Start of DATA FOR THIS EXERCISE

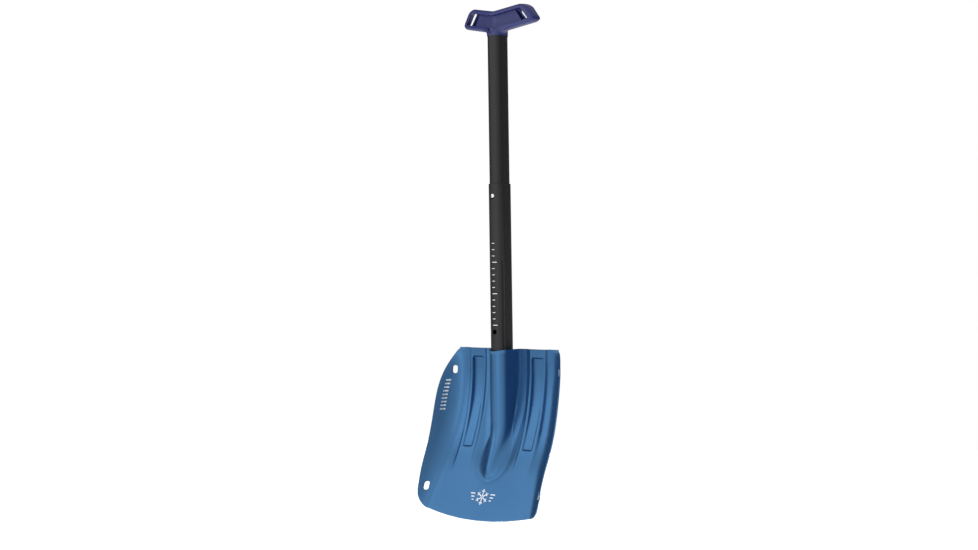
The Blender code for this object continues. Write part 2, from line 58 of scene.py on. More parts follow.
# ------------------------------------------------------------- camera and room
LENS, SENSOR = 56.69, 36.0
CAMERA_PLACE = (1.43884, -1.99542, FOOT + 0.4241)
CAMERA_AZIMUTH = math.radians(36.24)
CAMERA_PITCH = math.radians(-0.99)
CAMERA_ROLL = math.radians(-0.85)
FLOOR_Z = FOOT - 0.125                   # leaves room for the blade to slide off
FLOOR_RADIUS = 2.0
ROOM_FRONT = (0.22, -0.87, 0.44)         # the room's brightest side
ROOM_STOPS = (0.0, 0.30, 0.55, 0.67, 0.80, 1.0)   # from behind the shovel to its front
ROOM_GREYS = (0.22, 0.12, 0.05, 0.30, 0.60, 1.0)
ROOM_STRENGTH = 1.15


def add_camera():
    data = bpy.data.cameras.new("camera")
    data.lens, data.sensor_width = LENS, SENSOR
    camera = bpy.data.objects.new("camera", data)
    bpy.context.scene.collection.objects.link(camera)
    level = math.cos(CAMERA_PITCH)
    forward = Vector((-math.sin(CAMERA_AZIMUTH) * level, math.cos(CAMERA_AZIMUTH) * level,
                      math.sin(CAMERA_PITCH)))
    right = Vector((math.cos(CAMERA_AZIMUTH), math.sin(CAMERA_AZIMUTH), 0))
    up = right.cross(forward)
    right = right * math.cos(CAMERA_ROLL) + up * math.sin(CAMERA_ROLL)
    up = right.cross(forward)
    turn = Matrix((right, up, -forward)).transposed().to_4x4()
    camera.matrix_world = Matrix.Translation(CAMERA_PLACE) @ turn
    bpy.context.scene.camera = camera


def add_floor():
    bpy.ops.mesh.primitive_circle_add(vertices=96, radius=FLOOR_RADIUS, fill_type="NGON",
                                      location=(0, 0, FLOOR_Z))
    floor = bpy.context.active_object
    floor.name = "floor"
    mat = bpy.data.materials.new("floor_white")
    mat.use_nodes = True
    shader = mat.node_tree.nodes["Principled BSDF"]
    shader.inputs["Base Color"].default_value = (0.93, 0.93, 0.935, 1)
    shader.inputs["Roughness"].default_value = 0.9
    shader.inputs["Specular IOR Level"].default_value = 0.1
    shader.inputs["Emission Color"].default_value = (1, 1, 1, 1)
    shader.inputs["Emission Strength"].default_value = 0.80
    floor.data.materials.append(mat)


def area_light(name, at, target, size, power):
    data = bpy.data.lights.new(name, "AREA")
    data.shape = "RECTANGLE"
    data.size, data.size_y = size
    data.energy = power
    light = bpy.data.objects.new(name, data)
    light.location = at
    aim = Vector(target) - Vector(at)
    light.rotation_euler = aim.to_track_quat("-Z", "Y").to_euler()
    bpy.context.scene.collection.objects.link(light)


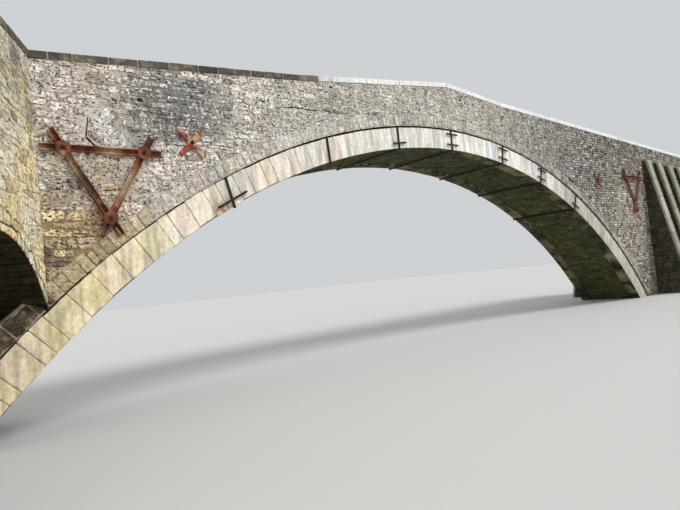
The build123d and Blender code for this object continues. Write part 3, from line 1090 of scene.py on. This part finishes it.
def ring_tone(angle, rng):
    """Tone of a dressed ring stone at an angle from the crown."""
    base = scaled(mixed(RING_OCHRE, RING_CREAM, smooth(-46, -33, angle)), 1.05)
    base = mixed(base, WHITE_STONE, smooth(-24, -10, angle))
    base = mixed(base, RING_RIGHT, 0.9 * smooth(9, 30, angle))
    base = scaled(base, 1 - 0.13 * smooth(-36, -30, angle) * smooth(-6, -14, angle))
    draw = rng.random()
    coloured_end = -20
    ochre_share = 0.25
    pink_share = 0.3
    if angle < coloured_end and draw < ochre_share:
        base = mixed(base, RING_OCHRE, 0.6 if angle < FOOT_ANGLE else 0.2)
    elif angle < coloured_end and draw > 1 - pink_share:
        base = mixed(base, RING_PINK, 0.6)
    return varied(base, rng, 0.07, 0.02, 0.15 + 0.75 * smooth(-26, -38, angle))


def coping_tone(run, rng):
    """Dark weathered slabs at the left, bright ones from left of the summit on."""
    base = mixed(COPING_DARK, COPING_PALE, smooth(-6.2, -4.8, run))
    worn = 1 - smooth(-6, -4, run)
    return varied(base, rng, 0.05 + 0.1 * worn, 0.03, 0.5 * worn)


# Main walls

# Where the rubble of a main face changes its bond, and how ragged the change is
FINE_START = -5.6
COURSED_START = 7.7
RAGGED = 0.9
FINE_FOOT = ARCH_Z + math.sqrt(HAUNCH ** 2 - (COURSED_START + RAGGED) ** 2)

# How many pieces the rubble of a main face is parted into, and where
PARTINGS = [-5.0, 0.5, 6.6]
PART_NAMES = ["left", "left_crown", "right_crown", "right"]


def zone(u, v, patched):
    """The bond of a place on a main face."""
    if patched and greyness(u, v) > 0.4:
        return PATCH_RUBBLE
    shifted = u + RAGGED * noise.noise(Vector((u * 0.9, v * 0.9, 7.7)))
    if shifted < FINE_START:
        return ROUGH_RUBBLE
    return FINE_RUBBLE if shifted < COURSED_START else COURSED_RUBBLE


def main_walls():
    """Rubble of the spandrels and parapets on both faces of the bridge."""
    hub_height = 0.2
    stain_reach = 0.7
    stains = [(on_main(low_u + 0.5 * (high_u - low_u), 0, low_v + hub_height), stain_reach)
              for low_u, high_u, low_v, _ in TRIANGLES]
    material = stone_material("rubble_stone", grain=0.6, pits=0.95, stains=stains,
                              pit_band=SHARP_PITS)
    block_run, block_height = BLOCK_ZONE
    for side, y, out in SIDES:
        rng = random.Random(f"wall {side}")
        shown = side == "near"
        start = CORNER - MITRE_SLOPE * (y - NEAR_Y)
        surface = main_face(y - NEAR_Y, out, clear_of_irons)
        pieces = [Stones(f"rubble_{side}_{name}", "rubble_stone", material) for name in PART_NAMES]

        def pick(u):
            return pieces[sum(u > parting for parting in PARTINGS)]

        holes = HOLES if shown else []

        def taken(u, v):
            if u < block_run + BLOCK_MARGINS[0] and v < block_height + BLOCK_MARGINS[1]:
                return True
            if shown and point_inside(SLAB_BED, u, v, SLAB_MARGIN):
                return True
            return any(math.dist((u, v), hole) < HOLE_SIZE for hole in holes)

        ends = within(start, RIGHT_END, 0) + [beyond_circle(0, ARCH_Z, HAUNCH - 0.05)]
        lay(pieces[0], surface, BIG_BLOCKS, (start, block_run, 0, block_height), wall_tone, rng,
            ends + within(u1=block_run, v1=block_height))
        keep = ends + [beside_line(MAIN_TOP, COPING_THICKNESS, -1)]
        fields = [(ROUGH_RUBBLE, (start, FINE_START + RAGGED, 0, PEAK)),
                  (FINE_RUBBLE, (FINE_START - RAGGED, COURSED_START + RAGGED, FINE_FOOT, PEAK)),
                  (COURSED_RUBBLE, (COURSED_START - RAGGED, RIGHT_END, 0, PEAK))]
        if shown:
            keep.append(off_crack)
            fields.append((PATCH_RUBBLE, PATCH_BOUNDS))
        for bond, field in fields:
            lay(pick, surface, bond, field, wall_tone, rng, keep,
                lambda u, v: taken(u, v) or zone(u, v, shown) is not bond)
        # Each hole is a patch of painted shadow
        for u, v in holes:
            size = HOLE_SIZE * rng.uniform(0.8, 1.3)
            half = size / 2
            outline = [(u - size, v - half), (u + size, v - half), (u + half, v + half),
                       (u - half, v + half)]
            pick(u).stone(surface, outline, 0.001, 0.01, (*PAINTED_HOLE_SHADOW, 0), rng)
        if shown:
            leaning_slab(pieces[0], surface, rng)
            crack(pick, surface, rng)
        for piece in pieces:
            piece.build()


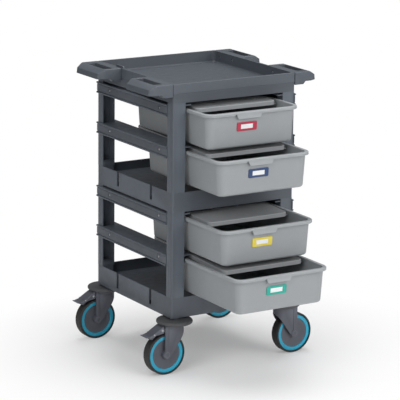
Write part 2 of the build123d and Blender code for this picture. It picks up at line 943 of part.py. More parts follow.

End of DATA FOR THIS EXERCISE

- DIRECTIVE: Return every line of the material exactly.

- FINAL RESULT:
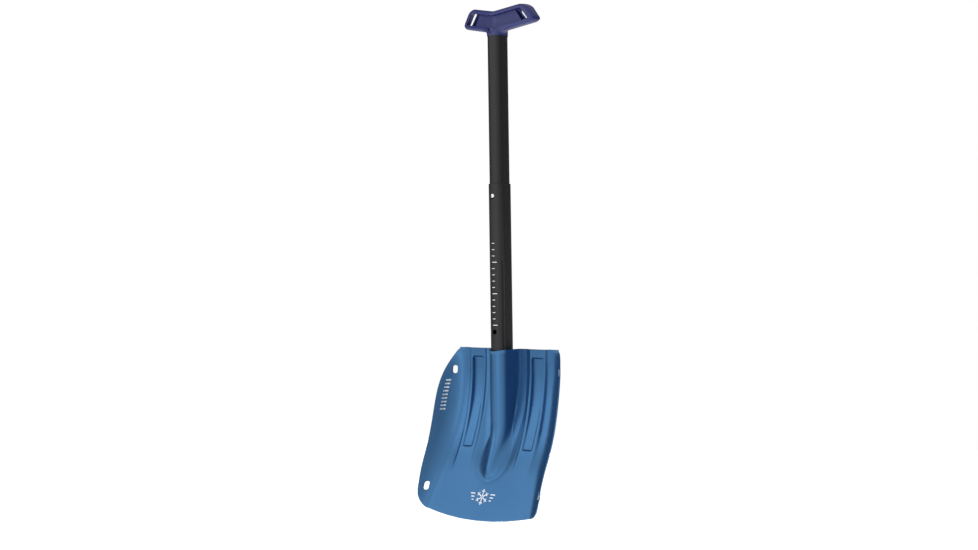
The Blender code for this object continues. Write part 2, from line 58 of scene.py on. More parts follow.
# ------------------------------------------------------------- camera and room
LENS, SENSOR = 56.69, 36.0
CAMERA_PLACE = (1.43884, -1.99542, FOOT + 0.4241)
CAMERA_AZIMUTH = math.radians(36.24)
CAMERA_PITCH = math.radians(-0.99)
CAMERA_ROLL = math.radians(-0.85)
FLOOR_Z = FOOT - 0.125                   # leaves room for the blade to slide off
FLOOR_RADIUS = 2.0
ROOM_FRONT = (0.22, -0.87, 0.44)         # the room's brightest side
ROOM_STOPS = (0.0, 0.30, 0.55, 0.67, 0.80, 1.0)   # from behind the shovel to its front
ROOM_GREYS = (0.22, 0.12, 0.05, 0.30, 0.60, 1.0)
ROOM_STRENGTH = 1.15


def add_camera():
    data = bpy.data.cameras.new("camera")
    data.lens, data.sensor_width = LENS, SENSOR
    camera = bpy.data.objects.new("camera", data)
    bpy.context.scene.collection.objects.link(camera)
    level = math.cos(CAMERA_PITCH)
    forward = Vector((-math.sin(CAMERA_AZIMUTH) * level, math.cos(CAMERA_AZIMUTH) * level,
                      math.sin(CAMERA_PITCH)))
    right = Vector((math.cos(CAMERA_AZIMUTH), math.sin(CAMERA_AZIMUTH), 0))
    up = right.cross(forward)
    right = right * math.cos(CAMERA_ROLL) + up * math.sin(CAMERA_ROLL)
    up = right.cross(forward)
    turn = Matrix((right, up, -forward)).transposed().to_4x4()
    camera.matrix_world = Matrix.Translation(CAMERA_PLACE) @ turn
    bpy.context.scene.camera = camera


def add_floor():
    bpy.ops.mesh.primitive_circle_add(vertices=96, radius=FLOOR_RADIUS, fill_type="NGON",
                                      location=(0, 0, FLOOR_Z))
    floor = bpy.context.active_object
    floor.name = "floor"
    mat = bpy.data.materials.new("floor_white")
    mat.use_nodes = True
    shader = mat.node_tree.nodes["Principled BSDF"]
    shader.inputs["Base Color"].default_value = (0.93, 0.93, 0.935, 1)
    shader.inputs["Roughness"].default_value = 0.9
    shader.inputs["Specular IOR Level"].default_value = 0.1
    shader.inputs["Emission Color"].default_value = (1, 1, 1, 1)
    shader.inputs["Emission Strength"].default_value = 0.80
    floor.data.materials.append(mat)


def area_light(name, at, target, size, power):
    data = bpy.data.lights.new(name, "AREA")
    data.shape = "RECTANGLE"
    data.size, data.size_y = size
    data.energy = power
    light = bpy.data.objects.new(name, data)
    light.location = at
    aim = Vector(target) - Vector(at)
    light.rotation_euler = aim.to_track_quat("-Z", "Y").to_euler()
    bpy.context.scene.collection.objects.link(light)


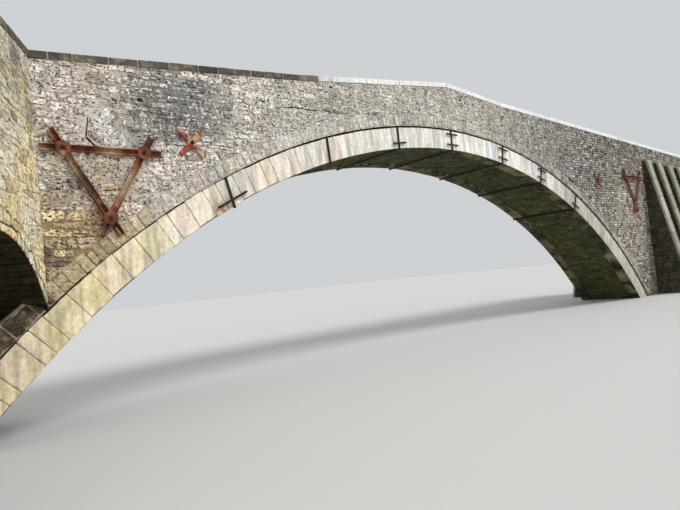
The build123d and Blender code for this object continues. Write part 3, from line 1090 of scene.py on. This part finishes it.
def ring_tone(angle, rng):
    """Tone of a dressed ring stone at an angle from the crown."""
    base = scaled(mixed(RING_OCHRE, RING_CREAM, smooth(-46, -33, angle)), 1.05)
    base = mixed(base, WHITE_STONE, smooth(-24, -10, angle))
    base = mixed(base, RING_RIGHT, 0.9 * smooth(9, 30, angle))
    base = scaled(base, 1 - 0.13 * smooth(-36, -30, angle) * smooth(-6, -14, angle))
    draw = rng.random()
    coloured_end = -20
    ochre_share = 0.25
    pink_share = 0.3
    if angle < coloured_end and draw < ochre_share:
        base = mixed(base, RING_OCHRE, 0.6 if angle < FOOT_ANGLE else 0.2)
    elif angle < coloured_end and draw > 1 - pink_share:
        base = mixed(base, RING_PINK, 0.6)
    return varied(base, rng, 0.07, 0.02, 0.15 + 0.75 * smooth(-26, -38, angle))


def coping_tone(run, rng):
    """Dark weathered slabs at the left, bright ones from left of the summit on."""
    base = mixed(COPING_DARK, COPING_PALE, smooth(-6.2, -4.8, run))
    worn = 1 - smooth(-6, -4, run)
    return varied(base, rng, 0.05 + 0.1 * worn, 0.03, 0.5 * worn)


# Main walls

# Where the rubble of a main face changes its bond, and how ragged the change is
FINE_START = -5.6
COURSED_START = 7.7
RAGGED = 0.9
FINE_FOOT = ARCH_Z + math.sqrt(HAUNCH ** 2 - (COURSED_START + RAGGED) ** 2)

# How many pieces the rubble of a main face is parted into, and where
PARTINGS = [-5.0, 0.5, 6.6]
PART_NAMES = ["left", "left_crown", "right_crown", "right"]


def zone(u, v, patched):
    """The bond of a place on a main face."""
    if patched and greyness(u, v) > 0.4:
        return PATCH_RUBBLE
    shifted = u + RAGGED * noise.noise(Vector((u * 0.9, v * 0.9, 7.7)))
    if shifted < FINE_START:
        return ROUGH_RUBBLE
    return FINE_RUBBLE if shifted < COURSED_START else COURSED_RUBBLE


def main_walls():
    """Rubble of the spandrels and parapets on both faces of the bridge."""
    hub_height = 0.2
    stain_reach = 0.7
    stains = [(on_main(low_u + 0.5 * (high_u - low_u), 0, low_v + hub_height), stain_reach)
              for low_u, high_u, low_v, _ in TRIANGLES]
    material = stone_material("rubble_stone", grain=0.6, pits=0.95, stains=stains,
                              pit_band=SHARP_PITS)
    block_run, block_height = BLOCK_ZONE
    for side, y, out in SIDES:
        rng = random.Random(f"wall {side}")
        shown = side == "near"
        start = CORNER - MITRE_SLOPE * (y - NEAR_Y)
        surface = main_face(y - NEAR_Y, out, clear_of_irons)
        pieces = [Stones(f"rubble_{side}_{name}", "rubble_stone", material) for name in PART_NAMES]

        def pick(u):
            return pieces[sum(u > parting for parting in PARTINGS)]

        holes = HOLES if shown else []

        def taken(u, v):
            if u < block_run + BLOCK_MARGINS[0] and v < block_height + BLOCK_MARGINS[1]:
                return True
            if shown and point_inside(SLAB_BED, u, v, SLAB_MARGIN):
                return True
            return any(math.dist((u, v), hole) < HOLE_SIZE for hole in holes)

        ends = within(start, RIGHT_END, 0) + [beyond_circle(0, ARCH_Z, HAUNCH - 0.05)]
        lay(pieces[0], surface, BIG_BLOCKS, (start, block_run, 0, block_height), wall_tone, rng,
            ends + within(u1=block_run, v1=block_height))
        keep = ends + [beside_line(MAIN_TOP, COPING_THICKNESS, -1)]
        fields = [(ROUGH_RUBBLE, (start, FINE_START + RAGGED, 0, PEAK)),
                  (FINE_RUBBLE, (FINE_START - RAGGED, COURSED_START + RAGGED, FINE_FOOT, PEAK)),
                  (COURSED_RUBBLE, (COURSED_START - RAGGED, RIGHT_END, 0, PEAK))]
        if shown:
            keep.append(off_crack)
            fields.append((PATCH_RUBBLE, PATCH_BOUNDS))
        for bond, field in fields:
            lay(pick, surface, bond, field, wall_tone, rng, keep,
                lambda u, v: taken(u, v) or zone(u, v, shown) is not bond)
        # Each hole is a patch of painted shadow
        for u, v in holes:
            size = HOLE_SIZE * rng.uniform(0.8, 1.3)
            half = size / 2
            outline = [(u - size, v - half), (u + size, v - half), (u + half, v + half),
                       (u - half, v + half)]
            pick(u).stone(surface, outline, 0.001, 0.01, (*PAINTED_HOLE_SHADOW, 0), rng)
        if shown:
            leaning_slab(pieces[0], surface, rng)
            crack(pick, surface, rng)
        for piece in pieces:
            piece.build()


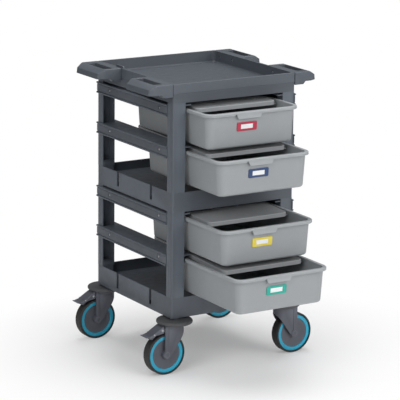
Write part 2 of the build123d and Blender code for this picture. It picks up at line 943 of part.py. More parts follow.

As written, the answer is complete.